The dust samples with lead concentrations below the LOD (floors 20 μg/ft², windowsills 40 μg/ft²) were adjusted to half of the limit of detection, 10 μg/ft² for the floors and 20 μg/ft² for the window sills to account for variations in laboratory detection limits. Eleven (3.4%) floor dust samples were over the EPA clearance standard of 40 μg/ft² for interior floors, and 2 (1.9%) window sill samples exceeded the EPA clearance standard of 250 μg/ft² for window sills. The range of lead dust concentrations for interior floor samples was below LOD to 1200 μg/ft² with a mean of 15.33 μg/ft², SD = 66.76 μg/ft² (Figure 4). The range of lead dust concentration for window sills was below LOD to 740 μg/ft² with a mean of 42.48 μg/ft², SD = 96.32 μg/ft² (Figure 5).

Figure 4. Lead concentration on interior floor dust samples in micrograms per foot squared (μg/ft²) from Pre-1978 Clark County, NV permitted childcare facilities.

Figure 5. Lead concentration in window sill dust samples in micrograms per foot squared (μg/ft²) from Pre-1978 Clark County, NV permitted childcare facilities.
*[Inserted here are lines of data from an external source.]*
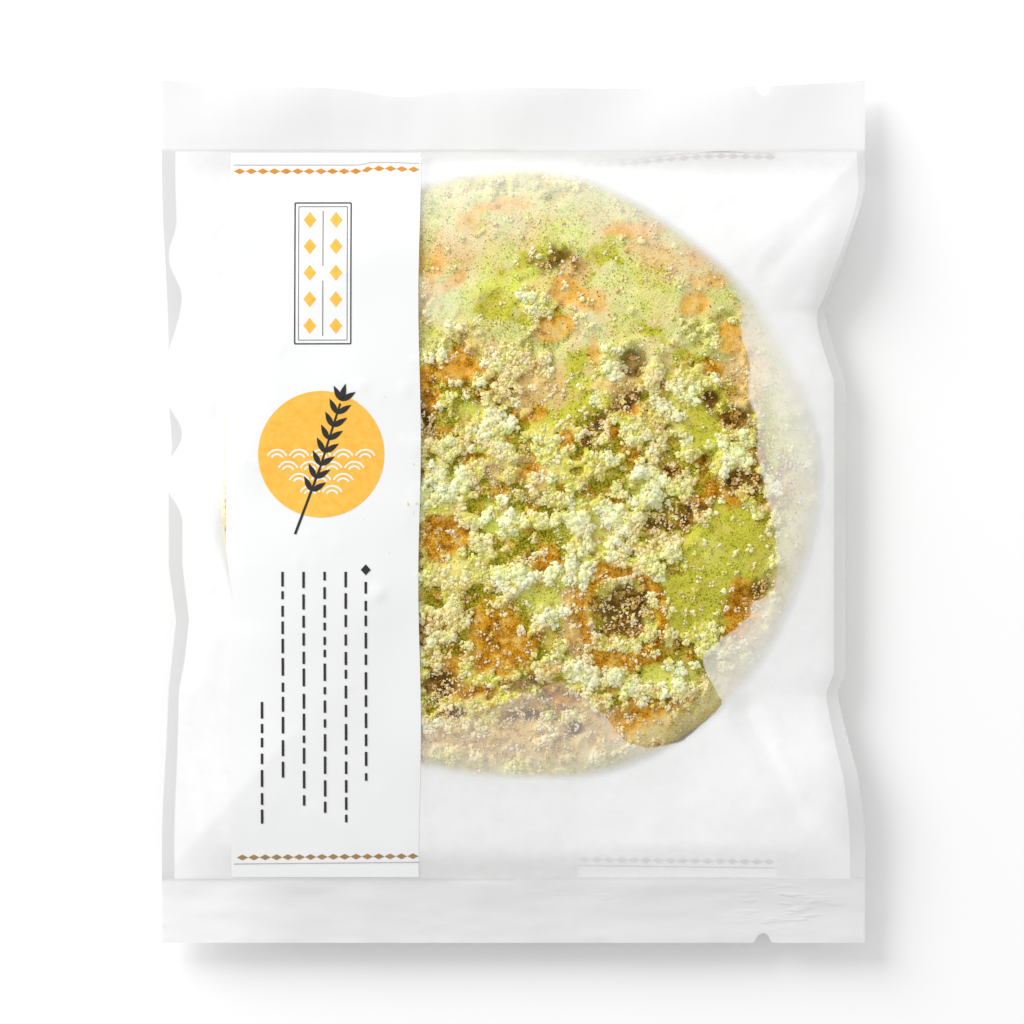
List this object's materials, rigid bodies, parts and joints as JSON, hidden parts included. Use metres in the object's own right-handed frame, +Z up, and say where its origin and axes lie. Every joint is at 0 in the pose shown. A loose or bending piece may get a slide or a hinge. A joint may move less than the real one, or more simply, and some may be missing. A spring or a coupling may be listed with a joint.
{
  "type": "individually wrapped japanese rice cracker",
  "caption": "Large round grilled rice cracker with a pale green granular coating, shut in a clear frosted pillow bag that lies on its back seam.",
  "frame": {"origin": "centre of the bag's plan, on the surface that it lies on", "axes": "+X across the bag, +Y along the bag towards its top seal, +Z up through the printed front"},
  "size_m": [0.1406, 0.1726, 0.0126],
  "materials": {
    "film": "frosted translucent packing film with a soft sheen, clear where it lies on the cracker and at its margins",
    "label_white": "opaque white ink field on the film",
    "print_ink": "orange, brown, grey and black printing ink, matte",
    "baked_cracker": "dry grilled rice dough, glazed orange brown in places, dusted pale yellow green, scorched in spots",
    "seasoning": "matte crumbly granules and small crystals, cream to pale green"
  },
  "bodies": {
    "root": {"sealed_bag": "film"}
  },
  "joints": []
}
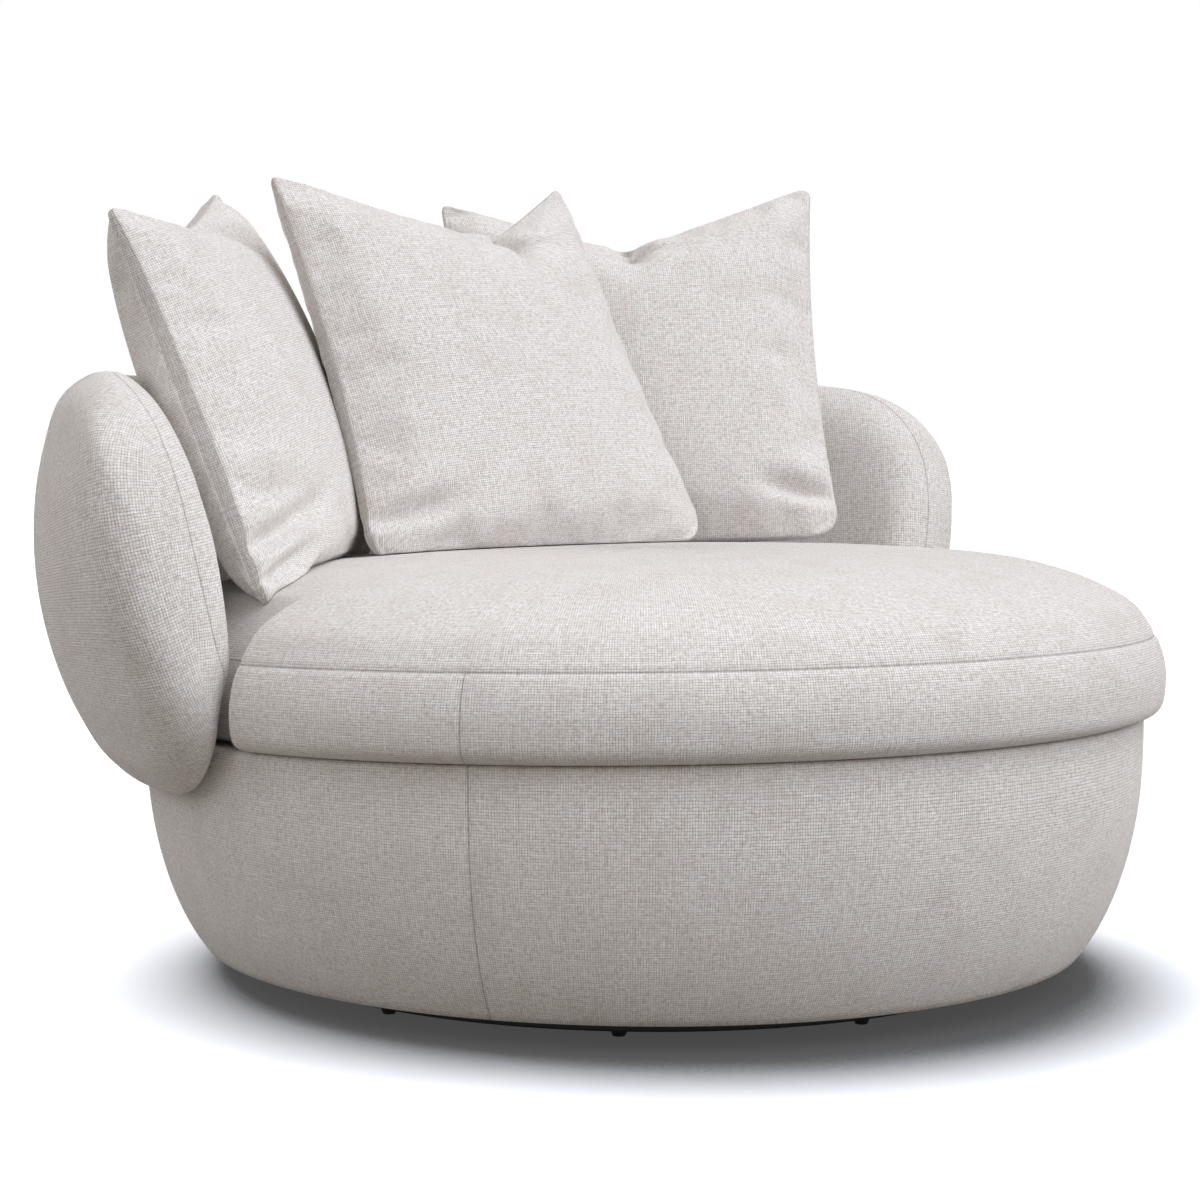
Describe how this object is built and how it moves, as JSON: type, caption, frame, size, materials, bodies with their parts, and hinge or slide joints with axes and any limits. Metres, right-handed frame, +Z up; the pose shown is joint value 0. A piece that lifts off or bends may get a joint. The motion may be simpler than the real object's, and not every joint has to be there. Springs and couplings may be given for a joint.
{
  "type": "swivel cuddle chair",
  "caption": "Round upholstered cuddle chair that turns on a hidden ball race, with a wrap-round back and arms, a domed boxed seat cushion and loose scatter pillows.",
  "frame": {"origin": "on the floor under the middle of the overall outline; the swivel axis is 53 mm in front of it", "axes": "+Z up, -Y towards the front of the seat, +X to the right hand of someone facing the back"},
  "size_m": [1.4892, 1.3747, 0.9984],
  "materials": {
    "woven_cover": "pale greige linen-look basket weave",
    "fibre": "white polyester fibre",
    "foam": "open-cell polyurethane foam",
    "webbing": "elastic webbing",
    "dust_cloth": "black non-woven cloth",
    "plywood": "raw birch plywood",
    "black_paint": "plywood painted satin black",
    "nylon": "moulded nylon",
    "zinc_steel": "zinc-plated pressed steel",
    "bearing_steel": "polished bearing balls"
  },
  "bodies": {
    "floor_base": {"glides": "nylon", "plinth_board": "black_paint", "swivel_lower_screws": "zinc_steel", "swivel_lower_race": "zinc_steel"},
    "ball_ring": {"ball_cage": "nylon", "swivel_balls": "bearing_steel"},
    "turning_chair": {"swivel_upper_race": "zinc_steel", "swivel_upper_screws": "zinc_steel", "base_cover": "woven_cover", "base_foam": "foam", "base_skin_panel": "plywood", "deck_pad": "foam", "webbing_straps": "webbing", "cross_dowels": "zinc_steel", "deck_ring": "plywood", "rim_hoop": "plywood", "base_ribs": "plywood", "bottom_board": "plywood", "dust_cover": "dust_cloth", "back_lower_rail": "plywood", "back_top_rail": "plywood", "back_inner_panel": "plywood", "back_ribs": "plywood", "connector_bolts": "zinc_steel", "spacer_sleeves": "zinc_steel", "back_foam": "foam", "back_inner_cover": "woven_cover", "back_outer_cover": "woven_cover"},
    "seat_cushion": {"seat_cushion_cover": "woven_cover", "seat_fibre_wrap": "fibre", "seat_foam_core": "foam"},
    "left_pillow": {"left_pillow_cover": "woven_cover", "left_pillow_insert": "fibre"},
    "centre_pillow": {"centre_pillow_cover": "woven_cover", "centre_pillow_insert": "fibre"},
    "right_pillow": {"right_pillow_cover": "woven_cover", "right_pillow_insert": "fibre"}
  },
  "joints": [
    {"name": "chair_swivel", "type": "hinge", "parent": "floor_base", "child": "turning_chair", "pos_m": [0, -0.053, 0.0305], "axis": [0, 0, 1], "continuous": true},
    {"name": "ball_ring_turn", "type": "hinge", "parent": "floor_base", "child": "ball_ring", "pos_m": [0, -0.053, 0.0305], "axis": [0, 0, 1], "continuous": true},
    {"name": "cushion_pull_out", "type": "slide", "parent": "turning_chair", "child": "seat_cushion", "axis": [0, -0.9997, 0.0262], "range_m": [0, 0.3]},
    {"name": "left_pillow_lift", "type": "slide", "parent": "seat_cushion", "child": "left_pillow", "axis": [-0.1, 0.375, 0.9216], "range_m": [0, 0.3]},
    {"name": "centre_pillow_lift", "type": "slide", "parent": "seat_cushion", "child": "centre_pillow", "axis": [-0.0692, 0.3801, 0.9223], "range_m": [0, 0.3]},
    {"name": "right_pillow_lift", "type": "slide", "parent": "seat_cushion", "child": "right_pillow", "axis": [0.2283, 0.2844, 0.9311], "range_m": [0, 0.3]}
  ],
  "couplings": [
    {"joint": "ball_ring_turn", "follows": "chair_swivel", "ratio": 0.5}
  ]
}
3.6. Lead in playground equipment

A total of 50 childcare facilities had playground equipment that was tested for lead content using XRF techniques. Of the 50 facilities, a total of 98 individual pieces of playground equipment were tested resulting in 394 XRF readings. A total of 7 (7%) pieces of playground equipment were found to contain lead concentrations greater than 1 mg/cm² using the XRF. The substrates of these structures were categorized as metal or plastics. Positive readings were on 30.4% of painted metal and on 69.6% of plastics playground equipment. The range of positive lead concentrations was from 1.0 to 7.7 mg/cm², with a mean of 2.02 mg/cm². Pieces of playground equipment found to contain elevated lead levels had a dust wipe sample taken to see if lead was bioavailable via dust from the equipment. Dust samples collected from playground equipment were included in the floor dust analysis.

4. Discussion

There are many factors that contribute to the presence of lead hazards in a childcare facility. Studies have shown a direct correlation between the age of the dwelling or facility, and the number of lead hazards (Jacobs et al., 2002; Levin et al., 2008). This study was statistically unable to duplicate those results. However, descriptive statistics revealed that of the 94 facilities assessed for this study, 30 (31.9%) contained lead-based paint, 41 (43.6%) contained leaded tile, 9 (9.5%) had dust exceeding EPA clearance standards, and 7 (7.4%) facilities had positive playground equipment using the paint standard of greater than 1.0 mg/cm². None of the facilities contained lead concentrations in soil over clearance standards or had lead concentrations exceeding the Action Limit set for lead in water (U.S. Department of Housing & Urban Development, 1995; U.S. Environmental Protection Agency, 1992).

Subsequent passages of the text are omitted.